The FTSE 250 company said “significant” reductions and deferrals had already been identified for the 2020 programme, representing an overall 23% reduction in capital expenditure for the year.
Further initiatives relating to the whole forward programme were also under active discussion with joint venture partners and other stakeholders.
Those changes were not expected to impact the firm’s previously-disclosed production and production cost guidance for 2020.
At its producing assets, Cairn said planned 2020 capital expenditure on the UK assets was expected to be less than $45m, reduced from the original forecast of $65m as a result of cost savings identified, and the deferral of certain activities planned for the Catcher fields.
Looking at its development assets, the company said the Sangomar joint venture partnership was working to assess several substantial initiatives to reduce and re-phase capital expenditure.
At the current stage, based on initiatives already identified, Cairn said it was expecting net capital expenditure on Sangomar to be less than $330m for 2020, down from the original forecast of $400m.
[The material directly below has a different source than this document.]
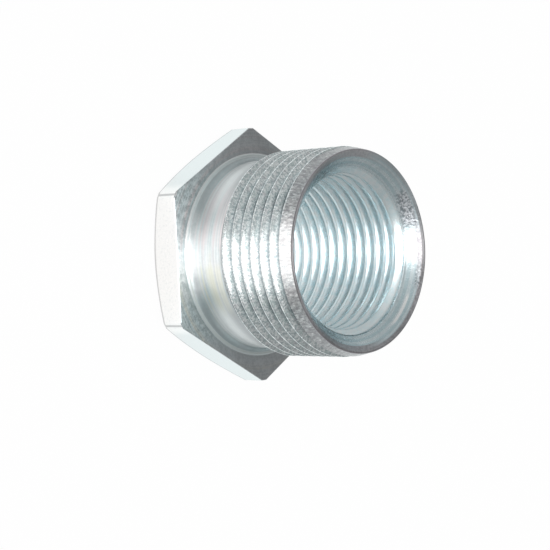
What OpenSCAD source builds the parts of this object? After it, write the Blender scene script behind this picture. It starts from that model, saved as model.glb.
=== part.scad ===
// Hexagon-headed thread adapter for steel conduit: a male thread outside, the next smaller female thread through it.
// Millimetres. The head's rear face is on z = 0 and the thread axis is +Z.

/* [Threads] */
// Nominal diameter of the male thread
outer_thread_d = 25; // [16:0.5:40]
// How much smaller the female thread is
size_step = 5; // [4.6:0.1:8]
// Distance from one crest to the next, on both threads
thread_pitch = 1.5; // [1:0.25:1.5]
// How far the finished male crests sit below the nominal diameter
outer_allowance = 0.15; // [0.02:0.01:0.3]

/* [Hexagon head] */
// How much wider the head is across its flats than the male thread
head_margin = 2.4; // [2:0.1:8]
// Thickness along the axis
head_thickness = 4; // [3.5:0.1:8]
// Diameter over the trimmed corners, as a share of the sharp hexagon's
corner_trim = 0.986; // [0.96:0.001:0.995]
// Slope of the rear chamfer from the rear face
rear_chamfer_angle = 26; // [15:1:30]
// Plain ring left on the rear face inside the flats
rear_chamfer_inset = 0.15; // [0.05:0.01:0.4]
// Width of the countersink in the rear face, beyond the female thread's own diameter
rear_countersink = 0.4; // [0.2:0.05:0.8]

/* [Neck] */
// Plain neck from the seat face to the start of the male thread
neck_length = 5; // [4:0.05:6]
// How far the neck lies below the root of the male thread
neck_relief = 0.05; // [0:0.01:0.2]
// How far the thin bead turned on the seat face stands out from the neck
bead_reach = 0.99; // [0.8:0.01:1.1]
// Height of that bead
bead_height = 0.12; // [0.05:0.01:0.2]
// Flat top of that bead, inside its bevelled edge
bead_flat = 0.08; // [0.05:0.01:0.2]
// Height of the curve from the seat face to the neck
fillet_height = 1.3; // [0.8:0.1:1.6]

/* [Mouth] */
// Length of the spigot from the seat face to the mouth
spigot_length = 16.84; // [14:0.01:24]
// Length of the lead-in taper
lead_in_length = 1.76; // [1.3:0.01:2.2]
// How much the radius drops along that taper
lead_in_drop = 0.375; // [0.2:0.005:0.6]
// Rounding of the rim's outer edge
rim_round = 0.2; // [0.1:0.05:0.3]
// Width of the rim between its outer edge and the countersink
rim_width = 0.28; // [0.25:0.01:0.6]
// Included angle of the countersink at the mouth
mouth_angle = 92; // [80:1:120]

/* [Hidden] */
// Shares of a metric thread's form
male_depth_share = 0.6134;
female_depth_share = 0.5413;
male_crest_share = 1 / 8;
female_crest_share = 1 / 4;
flank_angle = 30;

// Male side, from the thread inwards
crest_r = (outer_thread_d - outer_allowance) / 2;
male_depth = male_depth_share * thread_pitch;
neck_r = crest_r - male_depth - neck_relief;
bead_r = neck_r + bead_reach;
rim_r = crest_r - lead_in_drop;

// Female side
inner_thread_d = outer_thread_d - size_step;
female_depth = female_depth_share * thread_pitch;
minor_r = inner_thread_d / 2 - female_depth;
mouth_r = rim_r - rim_width;
mouth_depth = (mouth_r - minor_r) / tan(mouth_angle / 2);
rear_mouth_r = inner_thread_d / 2 + rear_countersink;

// Heights along the axis
seat_z = head_thickness;
mouth_z = seat_z + spigot_length;
runout_z = seat_z + neck_length;
first_crest_z = runout_z + crest_r - neck_r;
lead_in_z = mouth_z - lead_in_length;
male_grooves = floor((lead_in_z - first_crest_z) / thread_pitch);
female_grooves = ceil(mouth_z / thread_pitch);

// Hexagon
head_across_flats = outer_thread_d + head_margin;
sharp_corner_r = head_across_flats / 2 / cos(30);
corner_r = sharp_corner_r * corner_trim;
rear_chamfer_r = head_across_flats / 2 - rear_chamfer_inset;
chamfer_rise = (corner_r - rear_chamfer_r) * tan(rear_chamfer_angle);

// How far a cutter reaches past what it cuts
past = 1;
curve_steps = 6;
smooth = 120;

// Section of one groove of the male thread, opening outwards past the crests
module male_groove_section() {
  mouth = thread_pitch * (1 - male_crest_share) / 2;
  root = mouth - male_depth * tan(flank_angle);
  spread = mouth + past * tan(flank_angle);
  polygon([
    [crest_r - male_depth, -root],
    [crest_r + past, -spread],
    [crest_r + past, spread],
    [crest_r - male_depth, root]
  ]);
}

// Section of one groove of the female thread, opening inwards past the crests
module female_groove_section() {
  mouth = thread_pitch * (1 - female_crest_share) / 2;
  root = mouth - female_depth * tan(flank_angle);
  spread = mouth + past * tan(flank_angle);
  polygon([
    [minor_r + female_depth, -root],
    [minor_r - past, -spread],
    [minor_r - past, spread],
    [minor_r + female_depth, root]
  ]);
}

// Half section of the bead, the neck, the blank for the male thread, its lead-in and the rim
module spigot_section() {
  curve_r = bead_reach - bead_height - bead_flat;
  curve_h = fillet_height - bead_height;
  fillet = [
    for (i = [0:curve_steps])
      let (a = 90 * i / curve_steps)
      [neck_r + curve_r * (1 - sin(a)), seat_z + bead_height + curve_h * (1 - cos(a))]
  ];
  rim = [
    for (i = [0:curve_steps])
      let (a = 90 * i / curve_steps)
      [rim_r - rim_round * (1 - cos(a)), mouth_z - rim_round * (1 - sin(a))]
  ];
  polygon(concat(
    [
      [0, seat_z - past],
      [bead_r - past, seat_z - past],
      [bead_r, seat_z],
      [bead_r - bead_height, seat_z + bead_height]
    ],
    fillet,
    [[neck_r, runout_z], [crest_r, first_crest_z], [crest_r, lead_in_z]],
    rim,
    [[0, mouth_z]]
  ));
}

module spigot() {
  difference() {
    rotate_extrude($fn = smooth)
      spigot_section();
    for (i = [0:male_grooves - 1])
      translate([0, 0, first_crest_z + thread_pitch * (i + 0.5 + male_crest_share / 2)])
        rotate_extrude($fn = smooth)
          male_groove_section();
  }
}

// Hexagon with trimmed corners and a chamfer round the rear face
module head() {
  intersection() {
    cylinder(h = head_thickness, r = sharp_corner_r, $fn = 6);
    rotate_extrude($fn = smooth)
      polygon([
        [0, 0],
        [rear_chamfer_r, 0],
        [corner_r, chamfer_rise],
        [corner_r, head_thickness],
        [0, head_thickness]
      ]);
  }
}

// What the bore takes away: the plain hole, its two countersinks and the grooves
module threaded_bore() {
  rotate_extrude($fn = smooth)
    polygon([
      [0, -past],
      [rear_mouth_r, -past],
      [rear_mouth_r, 0],
      [minor_r, rear_mouth_r - minor_r],
      [minor_r, mouth_z - mouth_depth],
      [mouth_r, mouth_z],
      [mouth_r, mouth_z + past],
      [0, mouth_z + past]
    ]);
  for (i = [0:female_grooves - 1])
    translate([0, 0, thread_pitch * (i + 0.5)])
      rotate_extrude($fn = smooth)
        female_groove_section();
}

module adapter_body() {
  color([0.72, 0.75, 0.77])
    difference() {
      union() {
        head();
        spigot();
      }
      threaded_bore();
    }
}

adapter_body();
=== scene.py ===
"""Looks of the thread adapter: one zinc-plated steel piece with a right-hand thread outside and inside."""

import math

import bmesh
import bpy
import numpy as np
from mathutils import Matrix, Vector


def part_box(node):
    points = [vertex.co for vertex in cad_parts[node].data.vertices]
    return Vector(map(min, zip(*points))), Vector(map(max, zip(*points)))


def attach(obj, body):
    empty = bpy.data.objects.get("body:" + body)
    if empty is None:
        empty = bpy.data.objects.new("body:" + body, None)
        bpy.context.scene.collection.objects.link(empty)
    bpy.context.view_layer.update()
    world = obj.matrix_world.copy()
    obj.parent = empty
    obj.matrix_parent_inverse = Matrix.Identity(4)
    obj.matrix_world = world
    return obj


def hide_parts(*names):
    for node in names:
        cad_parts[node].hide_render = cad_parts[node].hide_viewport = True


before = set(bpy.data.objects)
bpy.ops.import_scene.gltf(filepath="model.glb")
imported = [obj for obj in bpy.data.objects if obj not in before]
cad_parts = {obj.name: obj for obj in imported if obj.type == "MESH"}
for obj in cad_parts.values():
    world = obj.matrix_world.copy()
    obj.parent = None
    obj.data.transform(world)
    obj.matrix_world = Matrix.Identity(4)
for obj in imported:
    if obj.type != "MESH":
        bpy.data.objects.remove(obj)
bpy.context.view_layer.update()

# Sizes in millimetres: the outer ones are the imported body's, and the rest are those of the part's source
MM = 0.001
body_low, body_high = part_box("adapter_body")
across_flats = (body_high[1] - body_low[1]) / MM
across_corners = (body_high[0] - body_low[0]) / MM
overall = (body_high[2] - body_low[2]) / MM

# Threads
pitch = 1.5
male_depth_share = 0.6134
female_depth_share = 0.5413
crest_radius = 12.425
root_radius = crest_radius - male_depth_share * pitch
bore_root_radius = 10.0
bore_radius = bore_root_radius - female_depth_share * pitch

# Head and neck
seat = 4.0
rear_countersink = 0.4
rear_mouth_radius = bore_root_radius + rear_countersink
rear_chamfer_inset = 0.15
rear_chamfer_radius = across_flats / 2 - rear_chamfer_inset
rear_chamfer_angle = 26
rear_chamfer_slope = math.tan(math.radians(rear_chamfer_angle))
neck_length = 5.0
neck_relief = 0.05
neck_radius = root_radius - neck_relief
bead_reach = 0.99
bead_radius = neck_radius + bead_reach
bead_height = 0.12
bead_flat = 0.08
fillet_height = 1.3
runout_start = seat + neck_length
first_crest = runout_start + crest_radius - neck_radius

# Mouth
lead_in_length = 1.76
lead_in_drop = 0.375
taper_start = overall - lead_in_length
rim_radius = crest_radius - lead_in_drop
rim_round = 0.2
rim_width = 0.28
mouth_radius = rim_radius - rim_width
mouth_angle = 92
mouth_slope = math.tan(math.radians(mouth_angle / 2))
mouth_depth = (mouth_radius - bore_radius) / mouth_slope

# Height of a crest's lower edge where the angle round the axis is zero
male_start = 1.52
female_start = 1.215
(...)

It said a broader review of capital expenditure for 2020 and future years was ongoing with the joint venture, and an update on the results of that would be provided in due course.
On the exploration front, Cairn said all forward capital expenditure on exploration and appraisal activity was now deferred, with the exception of ongoing operations on the Eni-operated Ehecatl well in Mexico.
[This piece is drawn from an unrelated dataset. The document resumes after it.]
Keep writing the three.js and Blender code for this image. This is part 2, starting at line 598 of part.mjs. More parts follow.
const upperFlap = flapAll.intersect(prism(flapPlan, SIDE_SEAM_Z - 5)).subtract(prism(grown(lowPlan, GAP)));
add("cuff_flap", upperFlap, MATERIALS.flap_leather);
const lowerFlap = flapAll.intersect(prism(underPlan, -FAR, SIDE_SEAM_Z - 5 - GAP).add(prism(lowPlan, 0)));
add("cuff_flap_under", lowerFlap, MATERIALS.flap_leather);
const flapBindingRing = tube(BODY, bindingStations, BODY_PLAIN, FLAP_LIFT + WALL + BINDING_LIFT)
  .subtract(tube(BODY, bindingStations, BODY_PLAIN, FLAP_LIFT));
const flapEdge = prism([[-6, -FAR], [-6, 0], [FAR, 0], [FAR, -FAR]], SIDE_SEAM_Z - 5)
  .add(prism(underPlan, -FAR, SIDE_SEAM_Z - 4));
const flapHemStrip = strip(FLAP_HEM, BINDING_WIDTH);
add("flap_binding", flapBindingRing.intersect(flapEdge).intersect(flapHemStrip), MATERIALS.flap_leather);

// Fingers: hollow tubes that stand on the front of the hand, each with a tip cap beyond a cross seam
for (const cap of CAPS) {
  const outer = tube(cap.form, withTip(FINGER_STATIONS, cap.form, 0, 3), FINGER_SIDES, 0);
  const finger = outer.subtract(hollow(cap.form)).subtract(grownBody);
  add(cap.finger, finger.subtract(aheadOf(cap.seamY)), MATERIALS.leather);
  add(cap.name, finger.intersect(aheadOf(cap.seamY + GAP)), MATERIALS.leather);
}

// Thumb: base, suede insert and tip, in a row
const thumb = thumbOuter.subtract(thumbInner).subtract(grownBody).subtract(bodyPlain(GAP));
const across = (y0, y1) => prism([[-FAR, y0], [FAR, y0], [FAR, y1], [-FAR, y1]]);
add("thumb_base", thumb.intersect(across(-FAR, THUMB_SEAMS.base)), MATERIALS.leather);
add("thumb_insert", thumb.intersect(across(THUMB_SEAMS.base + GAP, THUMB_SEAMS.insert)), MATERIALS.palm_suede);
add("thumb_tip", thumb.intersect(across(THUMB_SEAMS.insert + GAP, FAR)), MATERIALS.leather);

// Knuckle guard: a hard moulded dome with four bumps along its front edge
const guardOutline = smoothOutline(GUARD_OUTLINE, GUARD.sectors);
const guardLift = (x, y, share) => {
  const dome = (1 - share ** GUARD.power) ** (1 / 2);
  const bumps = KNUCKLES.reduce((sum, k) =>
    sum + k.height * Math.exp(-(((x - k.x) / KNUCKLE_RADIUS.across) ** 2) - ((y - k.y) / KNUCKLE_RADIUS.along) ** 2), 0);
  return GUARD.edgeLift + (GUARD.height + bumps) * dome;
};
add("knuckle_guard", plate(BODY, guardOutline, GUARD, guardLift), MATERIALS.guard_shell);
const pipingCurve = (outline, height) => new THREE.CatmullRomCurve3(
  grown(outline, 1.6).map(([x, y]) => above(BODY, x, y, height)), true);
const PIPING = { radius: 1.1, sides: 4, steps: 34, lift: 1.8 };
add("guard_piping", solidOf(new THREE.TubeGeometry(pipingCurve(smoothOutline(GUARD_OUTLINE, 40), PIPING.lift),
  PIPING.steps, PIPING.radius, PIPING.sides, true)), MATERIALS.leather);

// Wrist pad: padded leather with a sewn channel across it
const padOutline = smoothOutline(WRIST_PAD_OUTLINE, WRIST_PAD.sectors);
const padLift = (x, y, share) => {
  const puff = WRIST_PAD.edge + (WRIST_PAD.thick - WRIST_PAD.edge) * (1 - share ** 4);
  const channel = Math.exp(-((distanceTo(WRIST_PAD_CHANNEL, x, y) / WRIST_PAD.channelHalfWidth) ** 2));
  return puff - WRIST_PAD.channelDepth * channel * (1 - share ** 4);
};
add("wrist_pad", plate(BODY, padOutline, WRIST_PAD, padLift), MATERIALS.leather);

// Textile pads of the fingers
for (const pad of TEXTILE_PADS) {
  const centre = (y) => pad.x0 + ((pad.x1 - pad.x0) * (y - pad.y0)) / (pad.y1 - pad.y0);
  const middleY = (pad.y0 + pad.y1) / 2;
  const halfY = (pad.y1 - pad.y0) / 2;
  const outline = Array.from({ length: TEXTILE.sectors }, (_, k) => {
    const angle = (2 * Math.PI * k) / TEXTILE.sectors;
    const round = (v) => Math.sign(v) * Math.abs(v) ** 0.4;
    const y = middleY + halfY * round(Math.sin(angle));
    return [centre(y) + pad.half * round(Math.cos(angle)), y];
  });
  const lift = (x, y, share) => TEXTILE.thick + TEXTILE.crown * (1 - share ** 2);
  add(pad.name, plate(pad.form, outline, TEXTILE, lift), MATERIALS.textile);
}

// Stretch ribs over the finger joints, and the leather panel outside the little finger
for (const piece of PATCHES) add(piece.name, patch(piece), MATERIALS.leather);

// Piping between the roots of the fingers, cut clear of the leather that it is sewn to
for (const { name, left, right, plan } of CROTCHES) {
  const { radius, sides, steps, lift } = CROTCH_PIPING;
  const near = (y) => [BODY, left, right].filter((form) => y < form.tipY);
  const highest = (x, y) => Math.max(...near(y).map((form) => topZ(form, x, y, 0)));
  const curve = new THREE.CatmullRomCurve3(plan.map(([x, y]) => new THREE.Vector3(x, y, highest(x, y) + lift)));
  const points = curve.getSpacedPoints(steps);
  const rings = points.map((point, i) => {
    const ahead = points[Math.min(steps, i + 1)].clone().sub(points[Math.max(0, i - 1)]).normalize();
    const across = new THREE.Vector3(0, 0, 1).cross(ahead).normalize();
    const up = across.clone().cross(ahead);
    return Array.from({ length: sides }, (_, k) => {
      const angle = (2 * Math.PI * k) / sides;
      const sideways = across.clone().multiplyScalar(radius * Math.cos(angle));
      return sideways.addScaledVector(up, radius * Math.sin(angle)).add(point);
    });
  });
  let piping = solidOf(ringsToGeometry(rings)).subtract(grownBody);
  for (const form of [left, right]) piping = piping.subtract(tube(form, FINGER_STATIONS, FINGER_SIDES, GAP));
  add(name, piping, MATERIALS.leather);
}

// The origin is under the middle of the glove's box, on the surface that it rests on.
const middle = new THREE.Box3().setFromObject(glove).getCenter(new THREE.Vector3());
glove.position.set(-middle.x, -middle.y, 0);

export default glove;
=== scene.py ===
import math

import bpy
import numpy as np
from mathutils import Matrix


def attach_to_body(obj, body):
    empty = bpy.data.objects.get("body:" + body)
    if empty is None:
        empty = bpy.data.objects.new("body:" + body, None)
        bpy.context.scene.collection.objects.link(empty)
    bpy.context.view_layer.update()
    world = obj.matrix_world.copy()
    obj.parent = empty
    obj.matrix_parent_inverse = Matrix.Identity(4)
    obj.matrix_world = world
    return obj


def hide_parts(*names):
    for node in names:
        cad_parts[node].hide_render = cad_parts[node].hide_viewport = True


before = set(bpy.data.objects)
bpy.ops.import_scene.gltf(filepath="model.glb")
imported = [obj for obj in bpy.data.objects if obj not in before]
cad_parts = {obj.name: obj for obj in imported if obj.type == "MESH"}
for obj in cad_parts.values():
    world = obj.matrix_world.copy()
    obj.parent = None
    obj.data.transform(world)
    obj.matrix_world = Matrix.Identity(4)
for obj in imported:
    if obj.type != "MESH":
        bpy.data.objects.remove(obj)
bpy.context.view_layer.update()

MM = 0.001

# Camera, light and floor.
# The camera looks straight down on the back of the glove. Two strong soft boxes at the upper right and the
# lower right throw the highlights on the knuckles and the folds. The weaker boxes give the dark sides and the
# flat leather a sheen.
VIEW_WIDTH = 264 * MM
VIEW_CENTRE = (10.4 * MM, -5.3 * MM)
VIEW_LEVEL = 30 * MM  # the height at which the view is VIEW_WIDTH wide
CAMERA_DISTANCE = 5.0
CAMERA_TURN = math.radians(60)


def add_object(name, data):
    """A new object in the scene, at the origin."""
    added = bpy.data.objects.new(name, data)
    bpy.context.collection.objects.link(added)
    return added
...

Capital expenditure on exploration in 2020 was now anticipated to be about $100m, down from the initial forecast of $150m.
The company said it was “well funded” from existing sources of financing, with a 2020 opening cash position of $255m, proforma for the sale of its Norwegian subsidiary, which completed in February.
It was expecting continued cash flows from UK production, which was expected to be between 19,000 and 23,000 barrels of oil per day in 2020, with 36% of mid case production hedged at $62 per barrel Brent and a targeted all-in production cost of below $20 per barrel of oil equivalent.
The company also noted its undrawn $575m reserves-based lending facility, which included an accordion option to increase commitments by up to an additional $425m on the inclusion of Sangomar in the borrowing base assets.
An update on the actual additional debt capacity determined by the inclusion of Sangomar in the facility would be provided, the board said, as discussions with lenders progressed.
“The health and safety of our staff and contractors remains our primary focus in these challenging times,” said chief executive officer Simon Thomson.
“We have also moved quickly to adjust our forward capital programme to current market conditions.
“Our balance sheet remains strong and we are proactively reviewing options for further capital expenditure savings and deferrals, whilst retaining the financial flexibility to add value on an ongoing basis.”
At 1039 GMT, shares in Cairn Energy were down 4.29% at 82.6p.